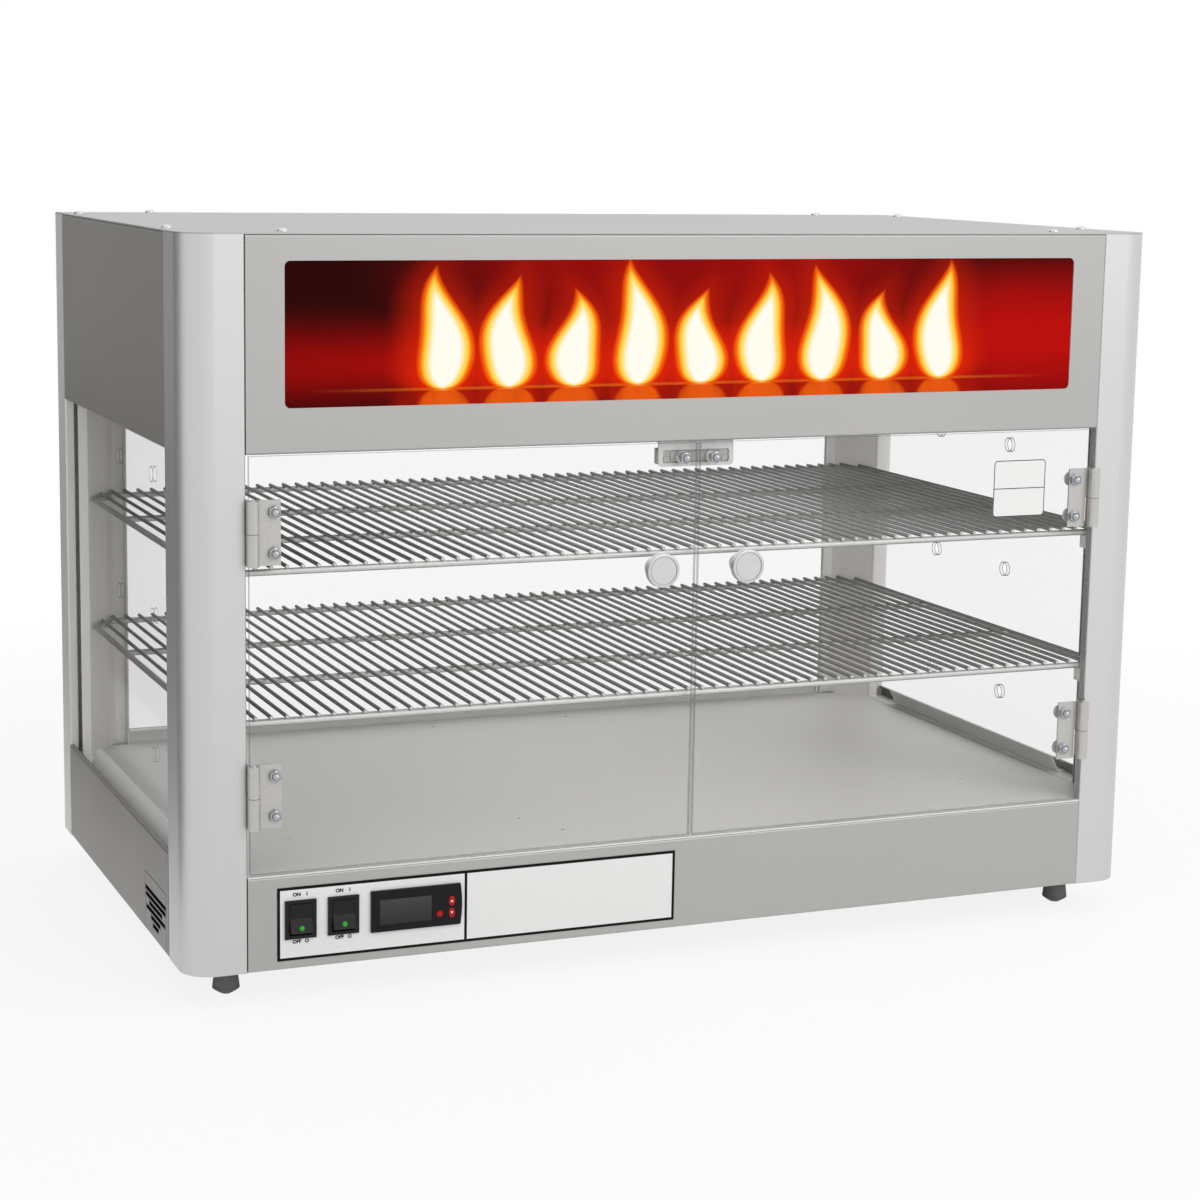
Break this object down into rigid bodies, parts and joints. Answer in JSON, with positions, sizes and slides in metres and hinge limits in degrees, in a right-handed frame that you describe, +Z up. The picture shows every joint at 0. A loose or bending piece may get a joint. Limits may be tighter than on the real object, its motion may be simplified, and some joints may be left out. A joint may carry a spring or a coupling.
{
  "type": "heated display case",
  "caption": "Countertop heated display case: folded steel shell, clear panes, two wire racks, hinged glass doors, lit sign and a control plate.",
  "frame": {"origin": "centre of the bounding box at the underside of the feet", "axes": "+X along the width to the viewer's right, +Y from the doors to the back, +Z up"},
  "size_m": [0.854, 0.5074, 0.6056],
  "materials": {
    "stainless_satin": "brushed",
    "stainless_dark": "brushed",
    "clear_glass": "polished",
    "clear_pane": "polished",
    "rack_wire": "polished",
    "polished_fixings": "polished",
    "black_plastic": "satin",
    "green_lens": "gloss",
    "printed_plate": "satin",
    "lit_sign": "gloss",
    "lamp_white": "satin",
    "red_buttons": "satin",
    "display_window": "gloss",
    "magnet_plastic": "satin",
    "rubber": "matte",
    "heater_sheath": "satin"
  },
  "bodies": {
    "case": {"base_pan": "stainless_dark", "front_base_panel": "stainless_satin", "left_base_panel": "stainless_satin", "right_base_panel": "stainless_satin", "rear_base_panel": "stainless_satin", "vent_plates": "stainless_satin", "deck": "stainless_satin", "deck_rails": "stainless_dark", "pane_retainers": "stainless_satin", "left_front_post": "stainless_satin", "right_front_post": "stainless_satin", "left_rear_post": "stainless_satin", "right_rear_post": "stainless_satin", "corner_covers": "stainless_satin", "left_side_pane": "clear_pane", "right_side_pane": "clear_pane", "rear_pane": "clear_pane", "front_header": "stainless_satin", "left_header_panel": "stainless_satin", "right_header_panel": "stainless_satin", "rear_header_panel": "stainless_satin", "ceiling_panel": "stainless_satin", "top_cover": "stainless_satin", "top_screws": "polished_fixings", "sign_panel": "lit_sign", "lamp_tube": "lamp_white", "lamp_holders": "lamp_white", "lamp_driver": "stainless_dark", "upper_rack": "rack_wire", "lower_rack": "rack_wire", "rack_brackets": "stainless_satin", "hinge_fixed_leaves": "polished_fixings", "hinge_pins": "polished_fixings", "catch_bracket": "stainless_satin", "catch_housing": "magnet_plastic", "control_plate": "printed_plate", "switch_housings": "black_plastic", "controller_body": "black_plastic", "controller_window": "display_window", "heating_element": "heater_sheath", "limit_thermostat": "black_plastic", "temperature_probe": "heater_sheath", "cord_gland": "black_plastic", "feet": "rubber", "foot_screws": "polished_fixings"},
    "left_door": {"left_door_glass": "clear_glass", "left_hinge_leaves": "polished_fixings", "left_door_fixings": "polished_fixings", "left_strike": "polished_fixings", "left_knob": "polished_fixings"},
    "right_door": {"right_door_glass": "clear_glass", "right_hinge_leaves": "polished_fixings", "right_door_fixings": "polished_fixings", "right_strike": "polished_fixings", "right_knob": "polished_fixings"},
    "light_switch": {"light_rocker": "black_plastic"},
    "heat_switch": {"heat_rocker": "black_plastic"},
    "up_key": {"up_button": "red_buttons"},
    "down_key": {"down_button": "red_buttons"},
    "set_key": {"set_button": "red_buttons"}
  },
  "joints": [
    {"name": "left_door_hinge", "type": "hinge", "parent": "case", "child": "left_door", "pos_m": [-0.3743, -0.23995, 0.2727], "axis": [0, 0, -1], "range_deg": [0, 170]},
    {"name": "right_door_hinge", "type": "hinge", "parent": "case", "child": "right_door", "pos_m": [0.3743, -0.23995, 0.2727], "axis": [0, 0, 1], "range_deg": [0, 170]},
    {"name": "light_switch_rock", "type": "hinge", "parent": "case", "child": "light_switch", "pos_m": [-0.3359, -0.23185, 0.0682], "axis": [1, 0, 0], "range_deg": [0, 18]},
    {"name": "heat_switch_rock", "type": "hinge", "parent": "case", "child": "heat_switch", "pos_m": [-0.3009, -0.23185, 0.0682], "axis": [1, 0, 0], "range_deg": [0, 18]},
    {"name": "up_key_press", "type": "slide", "parent": "case", "child": "up_key", "axis": [0, 1, 0], "range_m": [0, 0.0005], "stiffness_N_per_m": 600, "springref_m": -0.0005},
    {"name": "down_key_press", "type": "slide", "parent": "case", "child": "down_key", "axis": [0, 1, 0], "range_m": [0, 0.0005], "stiffness_N_per_m": 600, "springref_m": -0.0005},
    {"name": "set_key_press", "type": "slide", "parent": "case", "child": "set_key", "axis": [0, 1, 0], "range_m": [0, 0.0005], "stiffness_N_per_m": 600, "springref_m": -0.0005}
  ]
}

◆ **Exercise brief**
Set down all of the data above, word for word.

◆ **Answer to the exercise**
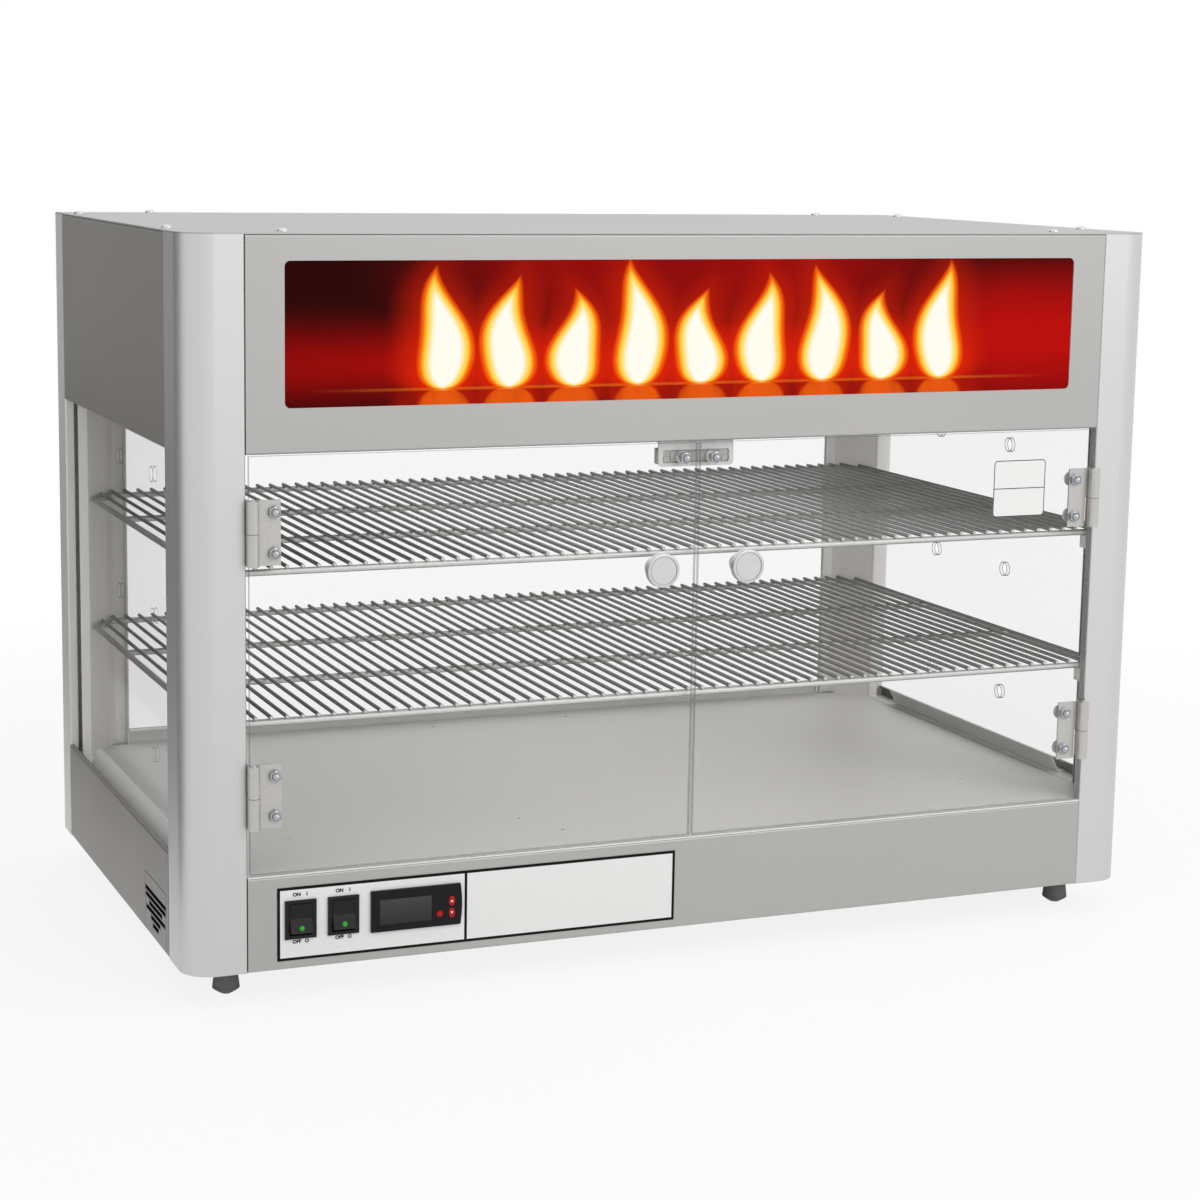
Break this object down into rigid bodies, parts and joints. Answer in JSON, with positions, sizes and slides in metres and hinge limits in degrees, in a right-handed frame that you describe, +Z up. The picture shows every joint at 0. A loose or bending piece may get a joint. Limits may be tighter than on the real object, its motion may be simplified, and some joints may be left out. A joint may carry a spring or a coupling.
{
  "type": "heated display case",
  "caption": "Countertop heated display case: folded steel shell, clear panes, two wire racks, hinged glass doors, lit sign and a control plate.",
  "frame": {"origin": "centre of the bounding box at the underside of the feet", "axes": "+X along the width to the viewer's right, +Y from the doors to the back, +Z up"},
  "size_m": [0.854, 0.5074, 0.6056],
  "materials": {
    "stainless_satin": "brushed",
    "stainless_dark": "brushed",
    "clear_glass": "polished",
    "clear_pane": "polished",
    "rack_wire": "polished",
    "polished_fixings": "polished",
    "black_plastic": "satin",
    "green_lens": "gloss",
    "printed_plate": "satin",
    "lit_sign": "gloss",
    "lamp_white": "satin",
    "red_buttons": "satin",
    "display_window": "gloss",
    "magnet_plastic": "satin",
    "rubber": "matte",
    "heater_sheath": "satin"
  },
  "bodies": {
    "case": {"base_pan": "stainless_dark", "front_base_panel": "stainless_satin", "left_base_panel": "stainless_satin", "right_base_panel": "stainless_satin", "rear_base_panel": "stainless_satin", "vent_plates": "stainless_satin", "deck": "stainless_satin", "deck_rails": "stainless_dark", "pane_retainers": "stainless_satin", "left_front_post": "stainless_satin", "right_front_post": "stainless_satin", "left_rear_post": "stainless_satin", "right_rear_post": "stainless_satin", "corner_covers": "stainless_satin", "left_side_pane": "clear_pane", "right_side_pane": "clear_pane", "rear_pane": "clear_pane", "front_header": "stainless_satin", "left_header_panel": "stainless_satin", "right_header_panel": "stainless_satin", "rear_header_panel": "stainless_satin", "ceiling_panel": "stainless_satin", "top_cover": "stainless_satin", "top_screws": "polished_fixings", "sign_panel": "lit_sign", "lamp_tube": "lamp_white", "lamp_holders": "lamp_white", "lamp_driver": "stainless_dark", "upper_rack": "rack_wire", "lower_rack": "rack_wire", "rack_brackets": "stainless_satin", "hinge_fixed_leaves": "polished_fixings", "hinge_pins": "polished_fixings", "catch_bracket": "stainless_satin", "catch_housing": "magnet_plastic", "control_plate": "printed_plate", "switch_housings": "black_plastic", "controller_body": "black_plastic", "controller_window": "display_window", "heating_element": "heater_sheath", "limit_thermostat": "black_plastic", "temperature_probe": "heater_sheath", "cord_gland": "black_plastic", "feet": "rubber", "foot_screws": "polished_fixings"},
    "left_door": {"left_door_glass": "clear_glass", "left_hinge_leaves": "polished_fixings", "left_door_fixings": "polished_fixings", "left_strike": "polished_fixings", "left_knob": "polished_fixings"},
    "right_door": {"right_door_glass": "clear_glass", "right_hinge_leaves": "polished_fixings", "right_door_fixings": "polished_fixings", "right_strike": "polished_fixings", "right_knob": "polished_fixings"},
    "light_switch": {"light_rocker": "black_plastic"},
    "heat_switch": {"heat_rocker": "black_plastic"},
    "up_key": {"up_button": "red_buttons"},
    "down_key": {"down_button": "red_buttons"},
    "set_key": {"set_button": "red_buttons"}
  },
  "joints": [
    {"name": "left_door_hinge", "type": "hinge", "parent": "case", "child": "left_door", "pos_m": [-0.3743, -0.23995, 0.2727], "axis": [0, 0, -1], "range_deg": [0, 170]},
    {"name": "right_door_hinge", "type": "hinge", "parent": "case", "child": "right_door", "pos_m": [0.3743, -0.23995, 0.2727], "axis": [0, 0, 1], "range_deg": [0, 170]},
    {"name": "light_switch_rock", "type": "hinge", "parent": "case", "child": "light_switch", "pos_m": [-0.3359, -0.23185, 0.0682], "axis": [1, 0, 0], "range_deg": [0, 18]},
    {"name": "heat_switch_rock", "type": "hinge", "parent": "case", "child": "heat_switch", "pos_m": [-0.3009, -0.23185, 0.0682], "axis": [1, 0, 0], "range_deg": [0, 18]},
    {"name": "up_key_press", "type": "slide", "parent": "case", "child": "up_key", "axis": [0, 1, 0], "range_m": [0, 0.0005], "stiffness_N_per_m": 600, "springref_m": -0.0005},
    {"name": "down_key_press", "type": "slide", "parent": "case", "child": "down_key", "axis": [0, 1, 0], "range_m": [0, 0.0005], "stiffness_N_per_m": 600, "springref_m": -0.0005},
    {"name": "set_key_press", "type": "slide", "parent": "case", "child": "set_key", "axis": [0, 1, 0], "range_m": [0, 0.0005], "stiffness_N_per_m": 600, "springref_m": -0.0005}
  ]
}